§ Data for this exercise:
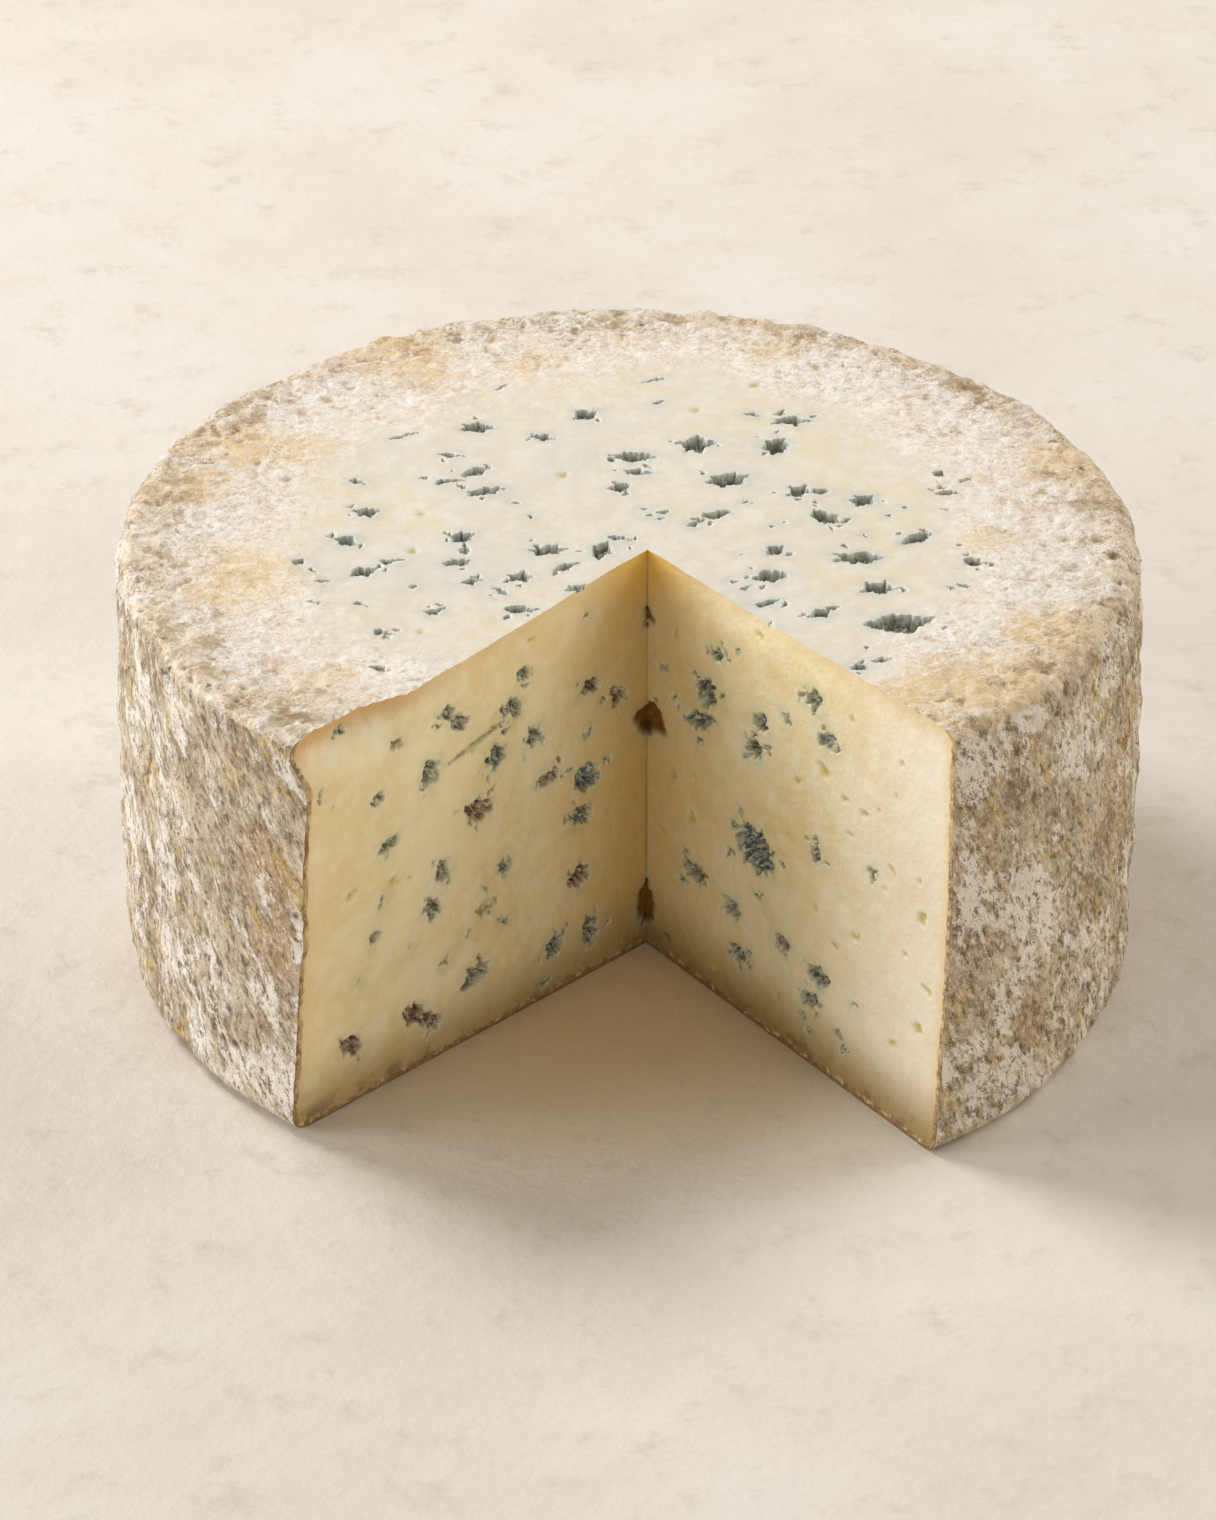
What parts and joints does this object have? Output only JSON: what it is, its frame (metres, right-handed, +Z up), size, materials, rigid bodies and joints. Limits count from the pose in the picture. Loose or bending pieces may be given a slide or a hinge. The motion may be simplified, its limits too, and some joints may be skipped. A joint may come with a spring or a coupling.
{
  "type": "cheese wheel",
  "caption": "Round wheel of blue-veined cheese with a craggy natural rind, a wedge cut out of it and curd openings in its top and cut faces.",
  "frame": {"origin": "centre of the wheel's flat foot, where the axis of the round crust meets the table", "axes": "+Z up the wheel's axis, -Y out of the cut, +X to the right as seen from the cut"},
  "size_m": [0.2007, 0.1832, 0.09],
  "materials": {
    "cheese": "moist pale paste with a dry mottled rind"
  },
  "bodies": {
    "root": {"cheese_wheel": "cheese"}
  },
  "joints": []
}
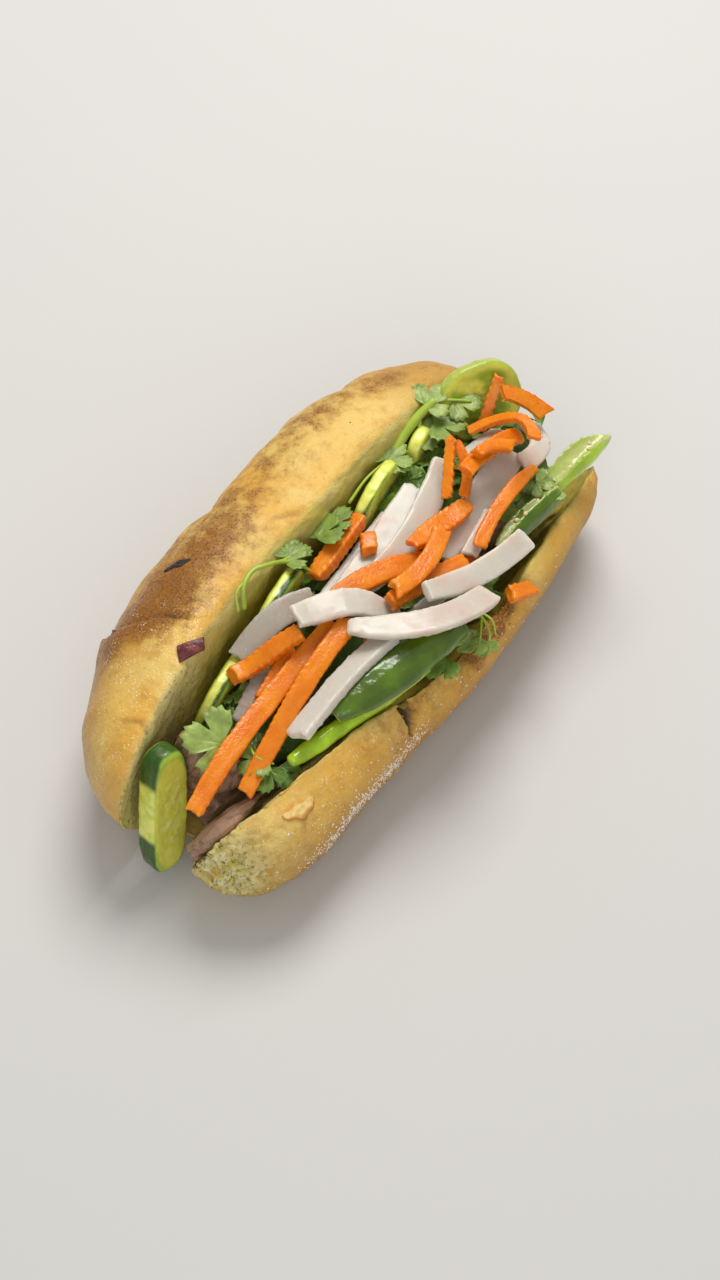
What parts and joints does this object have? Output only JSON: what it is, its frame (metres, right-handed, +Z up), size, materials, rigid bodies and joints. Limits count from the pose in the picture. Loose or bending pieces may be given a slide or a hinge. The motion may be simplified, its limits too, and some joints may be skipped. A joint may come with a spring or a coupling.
{
  "type": "banh mi sandwich",
  "caption": "Long split bread roll opened into a trough and filled with cucumber slices, meat, herbs, green chilli and strips of pickled carrot and daikon laid on top.",
  "frame": {"origin": "middle of the box round the sandwich, at its flat base", "axes": "+Z up; the roll runs along Y with its nearer end at -Y; the taller half stands on the -X side and the lower half leans out on the +X side"},
  "size_m": [0.1072, 0.203, 0.0699],
  "materials": {
    "bread": "baked crust, golden with toasted brown patches",
    "meat": "grilled meat, moist and fibrous",
    "cucumber": "moist flesh with dark green skin",
    "chilli": "glossy green skin, pale inside",
    "herbs": "fresh leaves",
    "daikon": "pickled, wet and translucent",
    "carrot": "pickled, wet"
  },
  "bodies": {
    "root": {"bread_roll": "bread", "carrot_strip_01": "carrot", "carrot_strip_02": "carrot", "carrot_strip_03": "carrot", "carrot_strip_04": "carrot", "carrot_strip_05": "carrot", "carrot_strip_06": "carrot", "carrot_strip_07": "carrot", "carrot_strip_08": "carrot", "carrot_strip_09": "carrot", "carrot_strip_10": "carrot", "carrot_strip_11": "carrot", "carrot_strip_12": "carrot", "carrot_strip_13": "carrot", "carrot_strip_14": "carrot", "carrot_strip_15": "carrot", "carrot_strip_16": "carrot", "carrot_strip_17": "carrot", "carrot_strip_18": "carrot", "carrot_strip_19": "carrot", "carrot_strip_20": "carrot", "carrot_strip_21": "carrot", "cilantro_bed": "herbs", "cucumber_slice_01": "cucumber", "cucumber_slice_02": "cucumber", "cucumber_slice_03": "cucumber", "cucumber_slice_04": "cucumber", "cucumber_slice_05": "cucumber", "cucumber_slice_06": "cucumber", "daikon_strip_01": "daikon", "daikon_strip_02": "daikon", "daikon_strip_03": "daikon", "daikon_strip_04": "daikon", "daikon_strip_05": "daikon", "daikon_strip_06": "daikon", "daikon_strip_07": "daikon", "daikon_strip_08": "daikon", "daikon_strip_09": "daikon", "daikon_strip_10": "daikon", "daikon_strip_11": "daikon", "daikon_strip_12": "daikon", "daikon_strip_13": "daikon", "daikon_strip_14": "daikon", "jalapeno_slice_01": "chilli", "jalapeno_slice_02": "chilli", "jalapeno_slice_03": "chilli", "jalapeno_slice_04": "chilli", "meat_slice_01": "meat", "meat_slice_02": "meat", "meat_slice_03": "meat", "meat_slice_04": "meat", "meat_slice_05": "meat", "meat_slice_06": "meat"}
  },
  "joints": []
}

§ Stated problem: Reproduce the records in full, exactly as written.

§ The result:
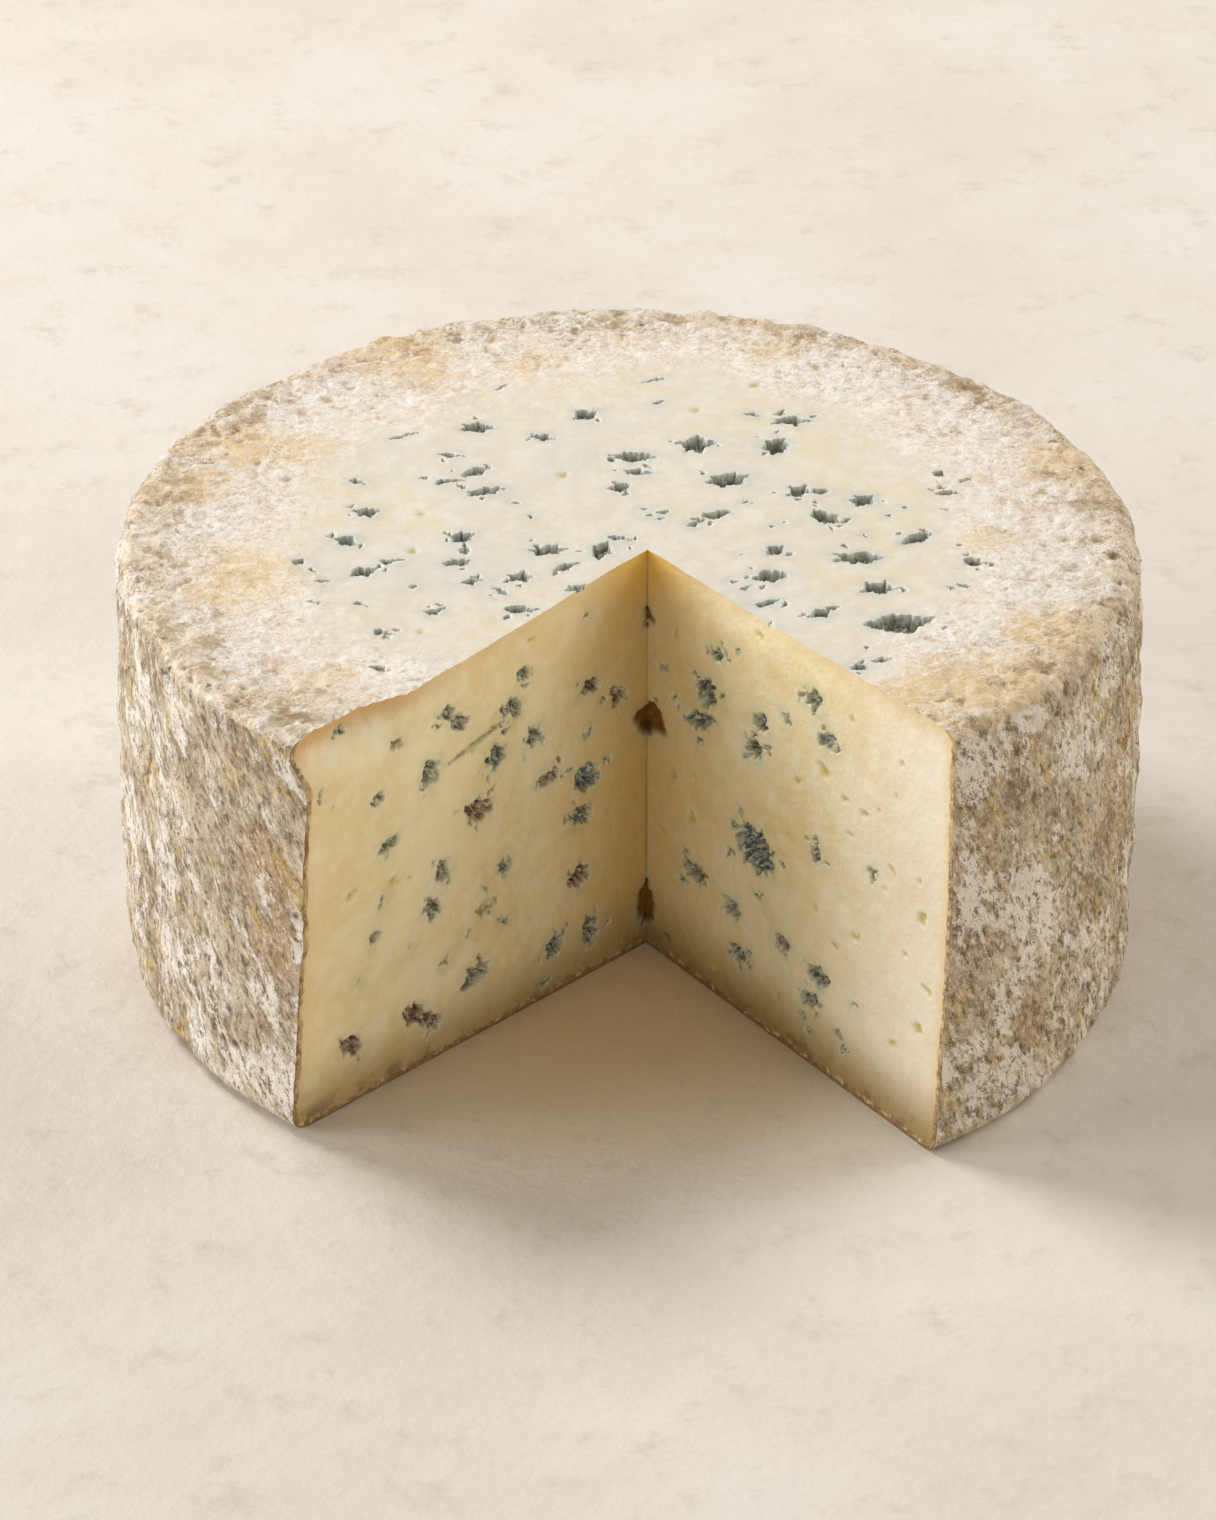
What parts and joints does this object have? Output only JSON: what it is, its frame (metres, right-handed, +Z up), size, materials, rigid bodies and joints. Limits count from the pose in the picture. Loose or bending pieces may be given a slide or a hinge. The motion may be simplified, its limits too, and some joints may be skipped. A joint may come with a spring or a coupling.
{
  "type": "cheese wheel",
  "caption": "Round wheel of blue-veined cheese with a craggy natural rind, a wedge cut out of it and curd openings in its top and cut faces.",
  "frame": {"origin": "centre of the wheel's flat foot, where the axis of the round crust meets the table", "axes": "+Z up the wheel's axis, -Y out of the cut, +X to the right as seen from the cut"},
  "size_m": [0.2007, 0.1832, 0.09],
  "materials": {
    "cheese": "moist pale paste with a dry mottled rind"
  },
  "bodies": {
    "root": {"cheese_wheel": "cheese"}
  },
  "joints": []
}
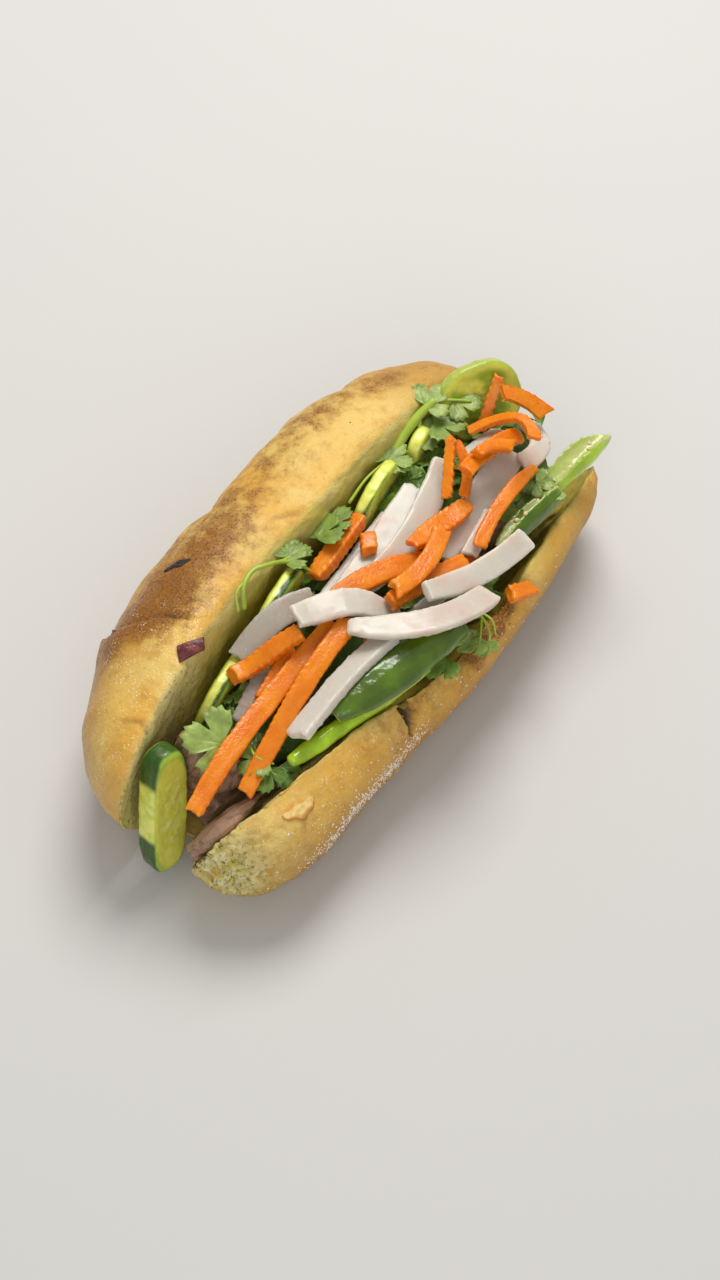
What parts and joints does this object have? Output only JSON: what it is, its frame (metres, right-handed, +Z up), size, materials, rigid bodies and joints. Limits count from the pose in the picture. Loose or bending pieces may be given a slide or a hinge. The motion may be simplified, its limits too, and some joints may be skipped. A joint may come with a spring or a coupling.
{
  "type": "banh mi sandwich",
  "caption": "Long split bread roll opened into a trough and filled with cucumber slices, meat, herbs, green chilli and strips of pickled carrot and daikon laid on top.",
  "frame": {"origin": "middle of the box round the sandwich, at its flat base", "axes": "+Z up; the roll runs along Y with its nearer end at -Y; the taller half stands on the -X side and the lower half leans out on the +X side"},
  "size_m": [0.1072, 0.203, 0.0699],
  "materials": {
    "bread": "baked crust, golden with toasted brown patches",
    "meat": "grilled meat, moist and fibrous",
    "cucumber": "moist flesh with dark green skin",
    "chilli": "glossy green skin, pale inside",
    "herbs": "fresh leaves",
    "daikon": "pickled, wet and translucent",
    "carrot": "pickled, wet"
  },
  "bodies": {
    "root": {"bread_roll": "bread", "carrot_strip_01": "carrot", "carrot_strip_02": "carrot", "carrot_strip_03": "carrot", "carrot_strip_04": "carrot", "carrot_strip_05": "carrot", "carrot_strip_06": "carrot", "carrot_strip_07": "carrot", "carrot_strip_08": "carrot", "carrot_strip_09": "carrot", "carrot_strip_10": "carrot", "carrot_strip_11": "carrot", "carrot_strip_12": "carrot", "carrot_strip_13": "carrot", "carrot_strip_14": "carrot", "carrot_strip_15": "carrot", "carrot_strip_16": "carrot", "carrot_strip_17": "carrot", "carrot_strip_18": "carrot", "carrot_strip_19": "carrot", "carrot_strip_20": "carrot", "carrot_strip_21": "carrot", "cilantro_bed": "herbs", "cucumber_slice_01": "cucumber", "cucumber_slice_02": "cucumber", "cucumber_slice_03": "cucumber", "cucumber_slice_04": "cucumber", "cucumber_slice_05": "cucumber", "cucumber_slice_06": "cucumber", "daikon_strip_01": "daikon", "daikon_strip_02": "daikon", "daikon_strip_03": "daikon", "daikon_strip_04": "daikon", "daikon_strip_05": "daikon", "daikon_strip_06": "daikon", "daikon_strip_07": "daikon", "daikon_strip_08": "daikon", "daikon_strip_09": "daikon", "daikon_strip_10": "daikon", "daikon_strip_11": "daikon", "daikon_strip_12": "daikon", "daikon_strip_13": "daikon", "daikon_strip_14": "daikon", "jalapeno_slice_01": "chilli", "jalapeno_slice_02": "chilli", "jalapeno_slice_03": "chilli", "jalapeno_slice_04": "chilli", "meat_slice_01": "meat", "meat_slice_02": "meat", "meat_slice_03": "meat", "meat_slice_04": "meat", "meat_slice_05": "meat", "meat_slice_06": "meat"}
  },
  "joints": []
}